Porque estar tan cerca de un amanecer te despeja y calma tanto como lo hace una mirada amiga en un momento complicado.
Es curioso encontrar tu mayor momento de inspiración cuando más al límite se encuentra tu cuerpo, y una vez más llegamos al rincón de la inconsciencia. A medio camino entre la genialidad y la locura, como todo equilibro frágil y quebradizo, destinado a desequilibrar la balanza hacia uno u otro lado. Creedme, si quedase algo por intentar, ya lo habría intentado.
Es importante no olvidar que las mejores y peores decisiones de tu vida han sido tomadas en estas despreciables horas, que te invitan a equivocarte, a tropezar y volver a tragar polvo. Lo bueno es que el sabor es ya conocido, que te han salido callos de las caídas, que te relames y escupes los restos que ya ni carraspean en tu boca, porque tienes ganas de ir a por más.
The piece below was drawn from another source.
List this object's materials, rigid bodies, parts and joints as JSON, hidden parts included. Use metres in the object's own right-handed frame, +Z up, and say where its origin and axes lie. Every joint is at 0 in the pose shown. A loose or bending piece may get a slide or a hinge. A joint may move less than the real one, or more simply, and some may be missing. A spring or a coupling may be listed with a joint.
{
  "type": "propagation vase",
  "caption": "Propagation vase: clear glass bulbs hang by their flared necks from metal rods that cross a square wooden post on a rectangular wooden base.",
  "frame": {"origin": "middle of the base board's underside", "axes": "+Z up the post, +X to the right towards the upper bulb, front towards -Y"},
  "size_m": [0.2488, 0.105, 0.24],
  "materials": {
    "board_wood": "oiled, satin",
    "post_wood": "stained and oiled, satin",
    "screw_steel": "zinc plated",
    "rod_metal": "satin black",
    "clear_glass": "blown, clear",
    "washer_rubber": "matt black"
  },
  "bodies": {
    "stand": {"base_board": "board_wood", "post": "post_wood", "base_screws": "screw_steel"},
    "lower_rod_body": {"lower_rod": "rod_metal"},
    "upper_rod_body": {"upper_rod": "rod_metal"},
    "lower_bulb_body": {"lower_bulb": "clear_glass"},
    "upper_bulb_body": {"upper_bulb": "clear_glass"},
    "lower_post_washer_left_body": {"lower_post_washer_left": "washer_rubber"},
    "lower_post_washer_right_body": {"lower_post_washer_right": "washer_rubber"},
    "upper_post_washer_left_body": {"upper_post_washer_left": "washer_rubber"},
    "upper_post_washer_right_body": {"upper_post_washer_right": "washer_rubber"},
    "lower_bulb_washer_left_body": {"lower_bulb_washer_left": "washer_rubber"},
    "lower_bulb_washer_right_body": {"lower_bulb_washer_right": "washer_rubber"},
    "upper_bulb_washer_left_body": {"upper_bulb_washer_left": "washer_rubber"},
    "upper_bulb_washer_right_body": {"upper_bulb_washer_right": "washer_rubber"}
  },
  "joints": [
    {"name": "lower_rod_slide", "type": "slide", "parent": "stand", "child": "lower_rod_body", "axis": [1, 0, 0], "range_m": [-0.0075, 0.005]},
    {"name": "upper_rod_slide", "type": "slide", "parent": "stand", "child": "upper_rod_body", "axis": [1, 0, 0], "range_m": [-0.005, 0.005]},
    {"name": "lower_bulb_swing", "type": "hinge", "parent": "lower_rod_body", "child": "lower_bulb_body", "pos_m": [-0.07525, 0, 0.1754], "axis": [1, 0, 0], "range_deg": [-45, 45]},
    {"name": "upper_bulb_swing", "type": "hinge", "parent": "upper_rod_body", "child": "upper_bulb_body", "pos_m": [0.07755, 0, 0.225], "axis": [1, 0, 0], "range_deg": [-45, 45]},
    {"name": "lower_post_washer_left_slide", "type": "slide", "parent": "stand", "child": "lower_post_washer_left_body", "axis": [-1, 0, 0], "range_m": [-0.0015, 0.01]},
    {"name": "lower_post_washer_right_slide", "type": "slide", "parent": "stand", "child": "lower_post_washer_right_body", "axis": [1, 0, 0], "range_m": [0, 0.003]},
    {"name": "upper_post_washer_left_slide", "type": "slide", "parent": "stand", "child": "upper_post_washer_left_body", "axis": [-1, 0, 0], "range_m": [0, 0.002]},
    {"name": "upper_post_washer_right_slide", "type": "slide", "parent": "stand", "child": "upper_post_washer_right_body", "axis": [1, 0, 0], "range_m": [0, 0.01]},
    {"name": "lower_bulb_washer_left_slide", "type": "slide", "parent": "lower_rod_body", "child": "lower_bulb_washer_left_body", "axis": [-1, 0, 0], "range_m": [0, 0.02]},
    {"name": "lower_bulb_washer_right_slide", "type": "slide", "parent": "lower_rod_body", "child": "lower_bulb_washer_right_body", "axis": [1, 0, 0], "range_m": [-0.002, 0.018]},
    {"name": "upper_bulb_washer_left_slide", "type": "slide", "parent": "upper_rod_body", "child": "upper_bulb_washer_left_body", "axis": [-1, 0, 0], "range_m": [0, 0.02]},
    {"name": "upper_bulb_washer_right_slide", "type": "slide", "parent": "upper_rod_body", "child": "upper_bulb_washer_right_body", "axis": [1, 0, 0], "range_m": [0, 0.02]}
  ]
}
Ahora resulta que eres un triste adicto de la decepción y el malestar que te prestan tus fracasos, porque así se te ha presentado y no eres nadie para hacerlo cambiar. Que la peor de tus pesadillas se ha hecho realidad, todo aquello que detestabas es tu seña de identidad, el asco y repulsión de mirarse en el espejo y no reconocerse. Esa puta manía de racionalizar los sentimientos como si de algo sirviese.
Es posible que a estas alturas no sepáis de qué os hablo, pero no me tiemblan los dedos al decir nada de ésto, porque todo podría ser el prólogo de una tragicomedia de barrio bajo o un pedazo de servilleta de papel arrugada tirada frente a la puerta de servicio de un patético musical de Broadway en horas bajas.
Aquí me quedo masticando mi asqueroso sandwich de palabras por no poder conciliar un sueño que no tengo. Que nunca he tenido. O que si lo he tenido nunca cumpliré.